Standard Error (S.E.) of the Mean A term used in statistical analysis. A computed value based on the size of the sample and the standard deviation of the distribution, indicating the range within which the mean of the population is likely to be from the mean of the sample at a given level of probability (Alreck, 456).

Survey A research tool that includes at least one question which is either open-ended or close-ended and employs an oral or written method for asking these questions. The goal of a survey is to gain specific information about either a specific group or a representative sample of a particular group. Results are typically used to understand the attitudes, beliefs, or knowledge of a particular group.

Synchronic Reliability The similarity of observations within the same time frame; it is not about the similarity of things observed.
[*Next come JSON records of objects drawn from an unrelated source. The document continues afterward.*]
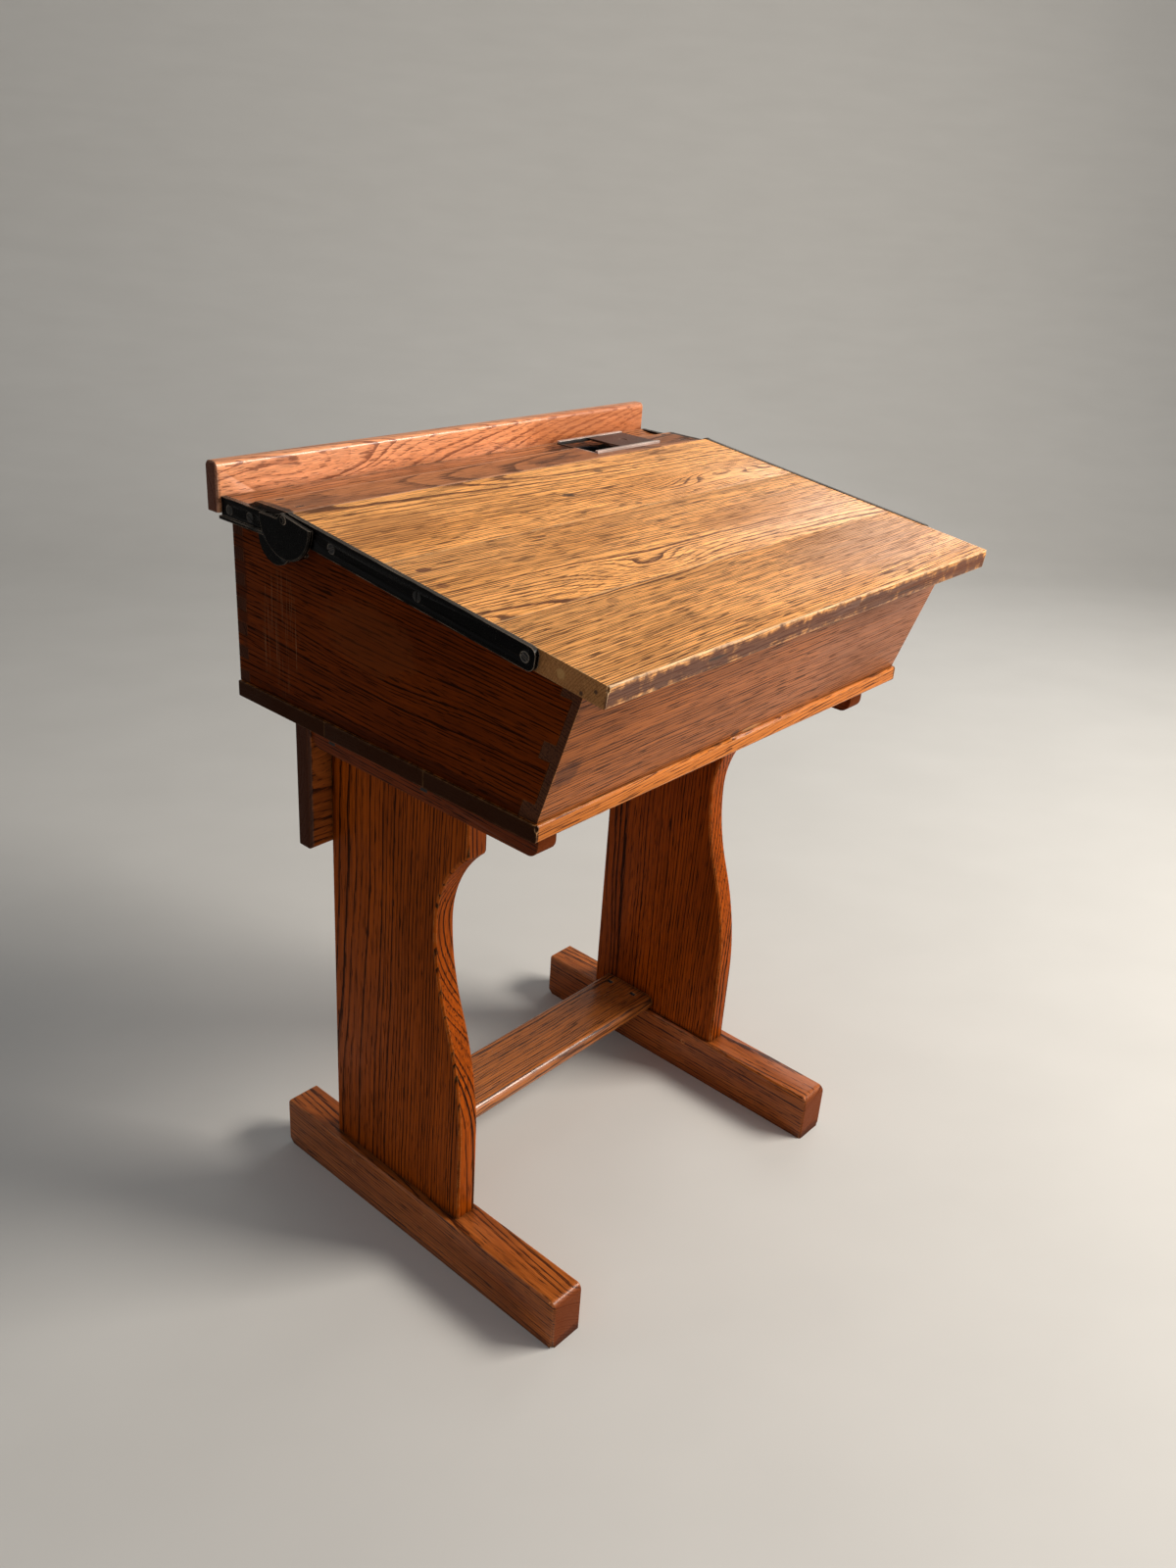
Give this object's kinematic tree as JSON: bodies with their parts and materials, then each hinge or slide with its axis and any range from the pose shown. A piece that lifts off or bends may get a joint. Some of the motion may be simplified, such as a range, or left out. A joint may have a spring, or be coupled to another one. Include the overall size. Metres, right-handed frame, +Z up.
{
  "type": "sloping writing desk",
  "caption": "Upright wooden writing desk: a sloping hinged lid over a storage box, a pen-groove shelf with an inkwell, and panel legs on sled feet.",
  "frame": {"origin": "on the floor, under the middle of the desk's outer box", "axes": "+X to the user's right, +Y to the back with the gallery rail, +Z up"},
  "size_m": [0.603, 0.4752, 0.808],
  "materials": {
    "leg_oak": "satin varnish, dark stained oak",
    "box_oak": "satin varnish, stained oak",
    "top_oak": "worn satin varnish, golden oak",
    "cast_iron": "black satin japanning",
    "pin_steel": "dulled rivet head",
    "rail_steel": "rubbed bright on the rails",
    "bronzed_cover": "brown bronzed and worn",
    "pot_glaze": "dark gloss glaze",
    "nail_iron": "blackened cut nail",
    "screw_steel": "dulled steel"
  },
  "bodies": {
    "desk": {"foot_left": "leg_oak", "foot_right": "leg_oak", "leg_left": "leg_oak", "leg_right": "leg_oak", "bearer_left": "leg_oak", "bearer_right": "leg_oak", "floor_stretcher": "leg_oak", "rear_rail": "leg_oak", "foot_pegs": "leg_oak", "box_side_left": "box_oak", "box_side_right": "box_oak", "box_front_board": "box_oak", "box_back_board": "box_oak", "bottom_board_front": "box_oak", "bottom_board_middle": "box_oak", "bottom_board_rear": "box_oak", "top_shelf": "top_oak", "gallery_rail": "top_oak", "hinge_plate_left": "cast_iron", "hinge_plate_right": "cast_iron", "hinge_pins": "pin_steel", "inkwell_frame": "rail_steel", "inkwell_pot": "pot_glaze", "hinge_plate_screws": "screw_steel", "bearer_nails": "nail_iron", "rear_rail_nails": "nail_iron", "stretcher_nails": "nail_iron", "shelf_nails": "nail_iron", "bottom_nails": "nail_iron", "gallery_nails": "nail_iron"},
    "lid": {"lid_board_rear": "top_oak", "lid_board_middle": "top_oak", "lid_board_front": "top_oak", "lid_arm_left": "cast_iron", "lid_arm_right": "cast_iron", "lid_arm_screws": "screw_steel"},
    "cover": {"inkwell_cover": "bronzed_cover"}
  },
  "joints": [
    {"name": "lid_hinge", "type": "hinge", "parent": "desk", "child": "lid", "pos_m": [0, 0.125, 0.778], "axis": [-1, 0, 0], "range_deg": [0, 100]},
    {"name": "cover_slide", "type": "slide", "parent": "desk", "child": "cover", "axis": [-1, 0, 0], "range_m": [0, 0.047]}
  ]
}
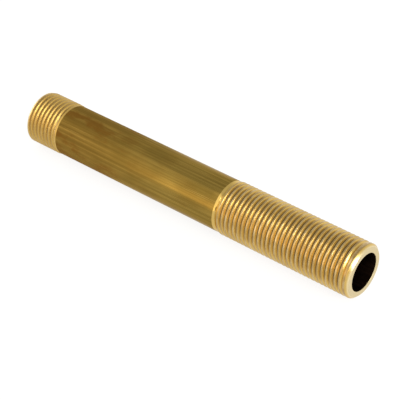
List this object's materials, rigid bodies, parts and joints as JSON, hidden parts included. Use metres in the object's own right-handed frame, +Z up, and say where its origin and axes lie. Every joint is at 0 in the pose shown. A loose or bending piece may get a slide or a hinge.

T-Test A statistical test. A t-test is used to determine if the scores of two groups differ on a single variable. For instance, to determine whether writing ability differs among students in two classrooms, a t-test could be used.

Thick Description A rich and extensive set of details concerning methodology and context provided in a research report.

Transferability The ability to apply the results of research in one context to another similar context. Also, the extent to which a study invites readers to make connections between elements of the study and their own experiences.

Translation Rules If one decides to generalize concepts during coding, then one must develop a set of rules by which less general concepts will be translated into more general ones. This doesn't involve simple generalization, for example, as with "damn" and "dammit," but requires one to determine, from a given set of concepts, what concepts are missing. When dealing with the idea of profanity, one must decide what to do with the concept "dang it," which is generally thought to imply "damn it." The researcher must make this distinction, i.e. make this implicit concept explicit, and then code for the frequency of its occurrence. This decision results in the construction of a translation rule, which instructs the researcher to code for the concept "dang it" in a certain way.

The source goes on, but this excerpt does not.